## WHAT TO PRODUCE
Among the records below, find each line that includes the string "objects" and copy it.
[Start DATA SHOWN]
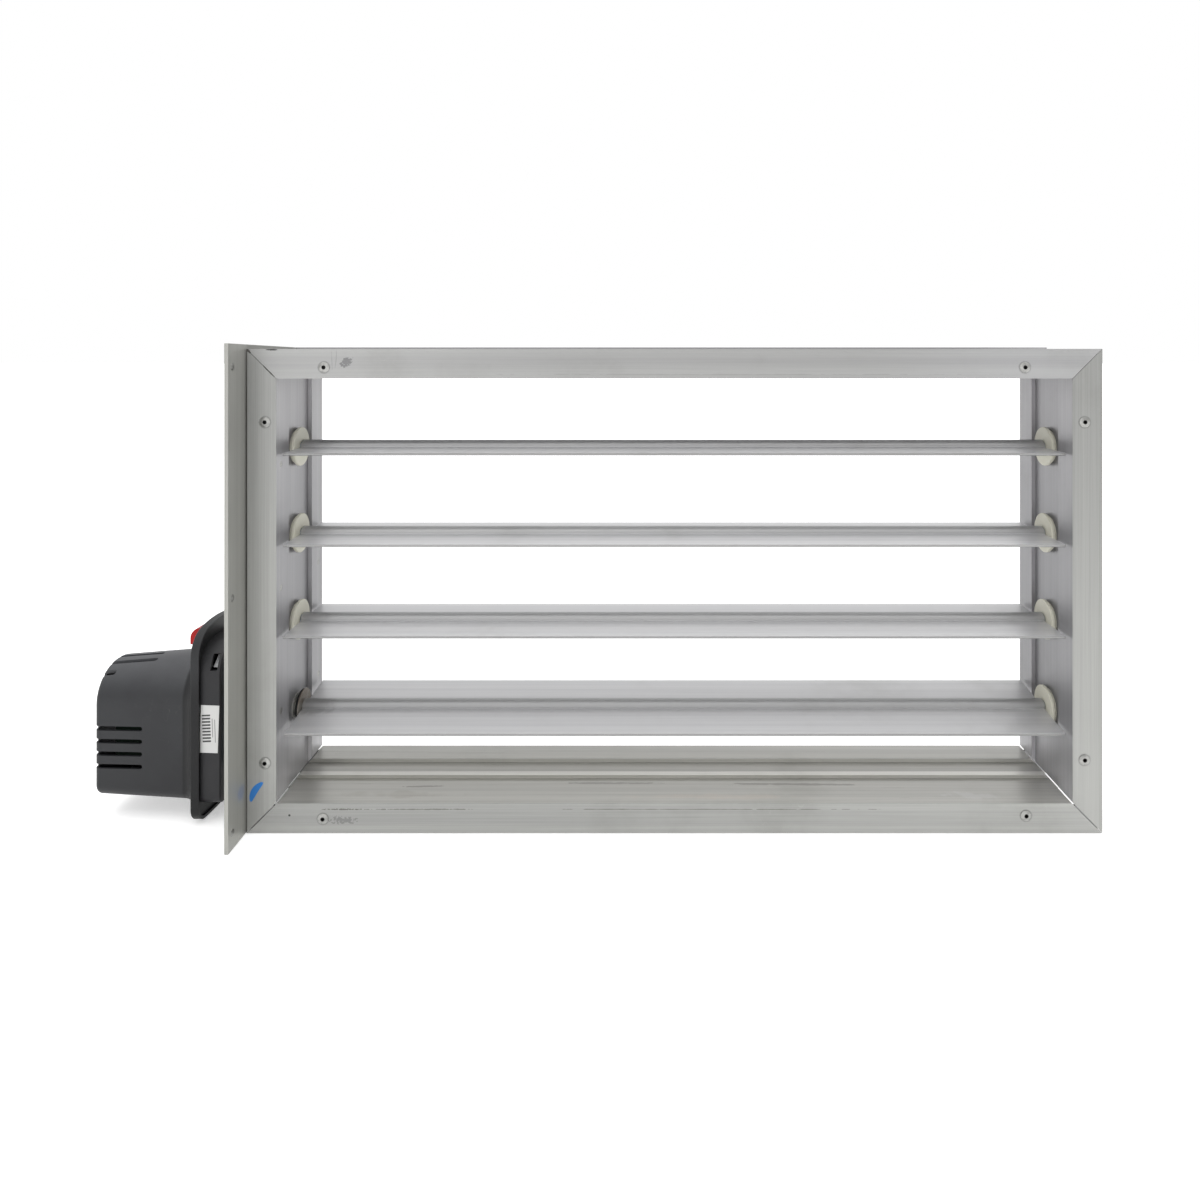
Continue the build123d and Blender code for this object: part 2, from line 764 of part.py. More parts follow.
# Inside the housing: motor, and circuit board with its larger components
motor_place = (-13.0, 60.0)
with BuildPart() as motor:
    with BuildSketch(outward(63.0)):
        with Locations(motor_place):
            Circle(13.0)
            Rectangle(26.0, 19.0, mode=Mode.INTERSECT)
    extrude(amount=46.0)
    with BuildSketch(outward(57.0)):
        with Locations(motor_place):
            Circle(3.0)
    extrude(amount=8.0)
save(motor, "motor")

board_face = -22.0
board_blocks = [(-84.0, 98.0, 14.0, 10.0, 8.0), (-114.0, 92.0, 10.0, 10.0, 10.0), (-90.0, 66.0, 20.0, 8.0, 5.0)]
with BuildPart() as circuit_board:
    with BuildSketch(facing(board_face)):
        with Locations((plate_outer - 104.0, 80.0)):
            Rectangle(72.0, 62.0)
    extrude(amount=-1.6)
    for x, z, wide, tall, high in board_blocks:
        with BuildSketch(facing(board_face)):
            with Locations((plate_outer + x, z)):
                Rectangle(wide, tall)
        extrude(amount=high)
save(circuit_board, "circuit_board")

# Blind rubber grommet in the rear of the cover
with BuildPart() as cable_grommet:
    middle = (duct_x + plate_outer - 100.0, duct_y + 37.3, 48.0)
    with BuildSketch(Plane(origin=middle, x_dir=(1, 0, 0), z_dir=(0, 0, 1))):
        polygon([(0, -1.0), (6.0, -1.0), (6.0, 1.2), (8.2, 1.2), (8.2, 3.0), (5.0, 3.4), (4.0, 1.0), (0, 1.0)])
    revolve(axis=Axis(middle, (0, 1, 0)))
save(cable_grommet, "cable_grommet")
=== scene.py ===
import bpy
import math
import numpy as np
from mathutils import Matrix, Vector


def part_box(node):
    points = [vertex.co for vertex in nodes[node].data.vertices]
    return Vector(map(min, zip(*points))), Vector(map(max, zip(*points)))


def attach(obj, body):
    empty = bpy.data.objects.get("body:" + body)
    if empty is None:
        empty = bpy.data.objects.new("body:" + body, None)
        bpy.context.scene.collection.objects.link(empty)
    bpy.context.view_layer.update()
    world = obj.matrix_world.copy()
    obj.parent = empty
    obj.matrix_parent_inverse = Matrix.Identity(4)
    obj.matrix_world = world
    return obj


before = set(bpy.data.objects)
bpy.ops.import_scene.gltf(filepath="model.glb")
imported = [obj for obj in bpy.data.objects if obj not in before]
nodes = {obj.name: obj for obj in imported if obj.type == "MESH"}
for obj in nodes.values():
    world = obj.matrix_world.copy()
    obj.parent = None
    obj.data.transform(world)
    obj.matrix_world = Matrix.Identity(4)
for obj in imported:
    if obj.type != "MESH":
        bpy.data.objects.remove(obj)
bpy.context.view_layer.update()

print("frame loaded,", len(nodes), "nodes")

# Datums, all read from the model: the frame's faces, the duct axis and the blades' axles
sillLow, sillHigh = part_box("frame_bottom")
lintelLow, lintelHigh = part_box("frame_top")
leftLow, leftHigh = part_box("frame_left")
rightLow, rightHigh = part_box("frame_right")
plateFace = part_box("side_plate")[1][0]
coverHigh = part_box("actuator_cover")[1]
frontFace, rearFace = sillLow[1], sillHigh[1]
frameLeft, frameRight = leftLow[0], sillHigh[0]
frameTop, sillTop = lintelHigh[2], sillHigh[2]
ductX = (sillLow[0] + sillHigh[0]) / 2
ductY = (frontFace + rearFace) / 2
axleBoxes = [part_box(name) for name in ("shaft_1", "shaft_2", "shaft_3", "drive_shaft")]
axleHeights = [(low[2] + high[2]) / 2 for low, high in axleBoxes]

scene = bpy.context.scene
scene.view_settings.view_transform = "Standard"


# Shader helpers

def addNode(tree, kind, **values):
    node = tree.nodes.new(kind)
    for key, value in values.items():
        if hasattr(node, key):
            setattr(node, key, value)
        else:
            node.inputs[key.replace("_", " ")].default_value = value
    return node


def join(tree, source, target):
    tree.links.new(source, target)


def mathNode(tree, operation, first, second, clamp=False):
    node = tree.nodes.new("ShaderNodeMath")
    node.operation = operation
    node.use_clamp = clamp
    for socket, value in zip(node.inputs, (first, second)):
        if isinstance(value, (int, float)):
            socket.default_value = value
        else:
            tree.links.new(value, socket)
    return node.outputs[0]


def rampNode(tree, source, low, high):
    node = tree.nodes.new("ShaderNodeMapRange")
    node.interpolation_type = "SMOOTHSTEP"
    for label, value in (("Value", source), ("From Min", low), ("From Max", high)):
        if isinstance(value, (int, float)):
            node.inputs[label].default_value = value
        else:
            tree.links.new(value, node.inputs[label])
    return node.outputs["Result"]


def mixColour(tree, factor, first, second, blend="MIX"):
    node = tree.nodes.new("ShaderNodeMix")
    node.data_type = "RGBA"
    node.blend_type = blend
    for index, value in ((0, factor), (6, first), (7, second)):
        if isinstance(value, (int, float)):
            node.inputs[index].default_value = value
        elif isinstance(value, tuple):
            node.inputs[index].default_value = (*value, 1.0)
        else:
            tree.links.new(value, node.inputs[index])
    return node.outputs[2]


# Multiplies a shade by a tint where the amount is 1 and leaves it alone where the amount is 0
def tinted(tree, shade, amount, tint):
    return mixColour(tree, 1.0, shade, mixColour(tree, amount, (1.0, 1.0, 1.0), tint), "MULTIPLY")


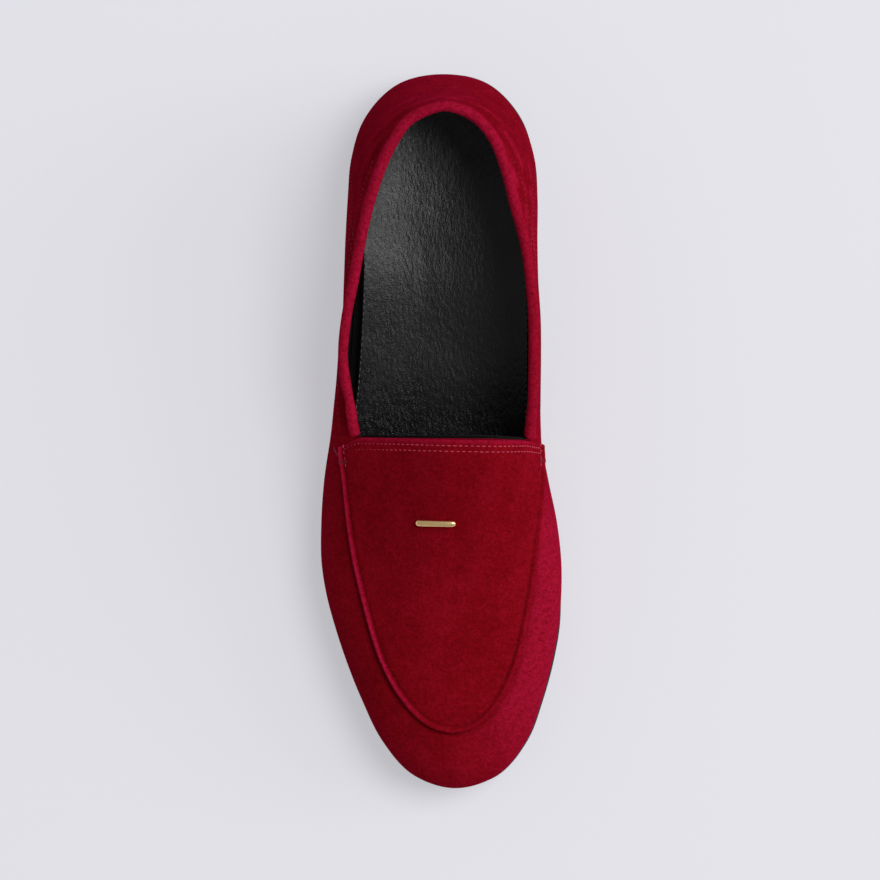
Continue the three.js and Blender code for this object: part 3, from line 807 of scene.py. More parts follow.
# Profile of the wall as it comes up to the roll. Columns: distance below the collar edge,
# outset of the suede.
ROLL_FOOT = [
    (11.0, 0.0), (9.6, -0.03), (8.4, -0.1), (7.4, -0.2), (6.6, -0.28), (5.9, -0.31),
    (5.3, -0.28), (4.7, -0.19), (4.2, -0.07), (3.7, 0.08), (3.3, 0.22), (2.95, 0.35),
    (2.6, 0.497),
]
ROLL_CENTRE = (1.35, 1.6)
ROLL_START, ROLL_END = -28.4, 212.0


def collar_frame(q):
    """Collar edge, the way out of it and the way up along the wall."""
    edge = collar_at(q)
    up = unit(edge - quarter(q, 0.9))
    along = unit(collar_at(q + 0.02) - collar_at(np.maximum(q - 0.02, 0)))
    out = unit(np.cross(along, up))
    middle = (0, 90, 0)
    out = np.where((np.sum(out * (edge - middle), axis=-1) < 0)[:, None], -out, out)
    square = np.cross(out, along)
    return edge, out, unit(square) * np.sign(np.sum(square * up, axis=-1))[:, None]


def upper_grid(step, wall_rows, strip_rows, cap_rows, arc_rows, lining=False):
    """Outer face of the upper as a grid, the numbers of its feather and opening rings, and
    those of its edge across the throat. Behind the throat the grid goes on over the collar's
    roll; the lining stops below that. Each point's tag is its round position and its distance
    below the collar edge."""
    grid = Grid()
    radius = sizes().roll_radius * 1000
    qs = loop_columns(step)
    rows = half_row(qs)
    # The wall's rows lie closer together towards the seam.
    rise = np.linspace(0, 1, wall_rows)
    levels = rise + 1 - (1 - rise) ** 2
    walls = np.array([wall(qs, v) for v in levels])
    span = np.linalg.norm(collar_at(qs) - shoulder(qs), axis=-1)
    behind = rows < THROAT - 1e-6
    foot = [row for row in ROLL_FOOT if not lining or row[0] > LINING_DROP]
    edge, out, up = collar_frame(qs)
    fade = smooth(THROAT, THROAT - 0.2, rows)[:, None]
    strips, depths = [], []
    # The roll's foot is squeezed where the quarter is low, towards the throat.
    foot_start, foot_end = foot[0][0] + 0.8, ROLL_FOOT[-1][0]
    start = np.minimum(foot_start, span * 0.8)
    for k in np.linspace(0, 1, strip_rows + 1)[1:]:
        depths.append(span + (start - span) * k)
        strips.append(quarter(qs, 1 - depths[-1] / span))
    squeeze = (start - foot_end) / (foot_start - foot_end)
    for below, outset in foot:
        depths.append(foot_end + (below - foot_end) * squeeze)
        p = quarter(qs, 1 - depths[-1] / span)
        strips.append(p if lining else p + out * outset * fade)
    strips = np.array(strips)
    arcs = []
    for a in np.radians(np.linspace(ROLL_START, ROLL_END, arc_rows + 1)[1:]):
        arcs.append(edge + out * (radius * math.cos(a) - ROLL_CENTRE[0])
                    + up * (radius * math.sin(a) - ROLL_CENTRE[1]))
    turn = meet_share(qs)
    count_strip = len(strips)
    caps = [instep(qs, 1 + (turn - 1) * k) for k in np.linspace(0, 1, count_strip + 1)[1:]]
    caps += [instep(qs, turn * (1 - k)) for k in np.linspace(0, 1, cap_rows + 1)[1:]]
    crest_ids = {}
    columns = []
    for c in range(len(qs)):
        # The wall is taken as 30 mm high from the lower edge to the shoulder.
        ids = [grid.put(walls[i, c], (qs[c], span[c] + 30 - 15 * levels[i]))
               for i in range(wall_rows)]
        if behind[c]:
            ids += [grid.put(strips[i, c], (qs[c], depths[i][c])) for i in range(count_strip)]
            if not lining:
                ids += [grid.put(arc[c], (qs[c], 0.0)) for arc in arcs]
            columns.append(ids)
            continue
        ids += [grid.put(caps[i][c], (qs[c], 60.0)) for i in range(count_strip + cap_rows - 1)]
        key = round(min(rows[c], FAN_ROW), 4)
        if key not in crest_ids:
            crest_ids[key] = grid.put(caps[-1][c], (qs[c], 60.0))
        ids.append(crest_ids[key])
        columns.append(ids)
    count = len(columns)
    top = wall_rows + count_strip - 1
    for c in range(count):
        n = (c + 1) % count
        a, b = columns[c], columns[n]
        # At the throat's corners the roll's rows run out to one point.
        if behind[c] and not behind[n]:
            b = b[:top] + [b[top]] * (len(a) - top)
        elif behind[n] and not behind[c]:
            a = a[:top] + [a[top]] * (len(b) - top)
        for i in range(len(a) - 1):
            grid.face(a[i], b[i], b[i + 1], a[i + 1])
    first = int(np.argmin(np.abs(qs - THROAT)))
    last = int(np.argmin(np.abs(qs - (ROUND - THROAT))))
    ring = [columns[last][top]] + [ids[-1] for ids in columns[last + 1:] + columns[:first]]
    ring += columns[first][top:] + columns[last][top + 1:-1][::-1]
    throat = columns[first][top + 1:] + columns[last][top + 1:-1]
    return grid, [ids[0] for ids in columns], ring, throat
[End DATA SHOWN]
## FULL OUTPUT
    empty = bpy.data.objects.get("body:" + body)
        empty = bpy.data.objects.new("body:" + body, None)
        bpy.context.scene.collection.objects.link(empty)
before = set(bpy.data.objects)
imported = [obj for obj in bpy.data.objects if obj not in before]
        bpy.data.objects.remove(obj)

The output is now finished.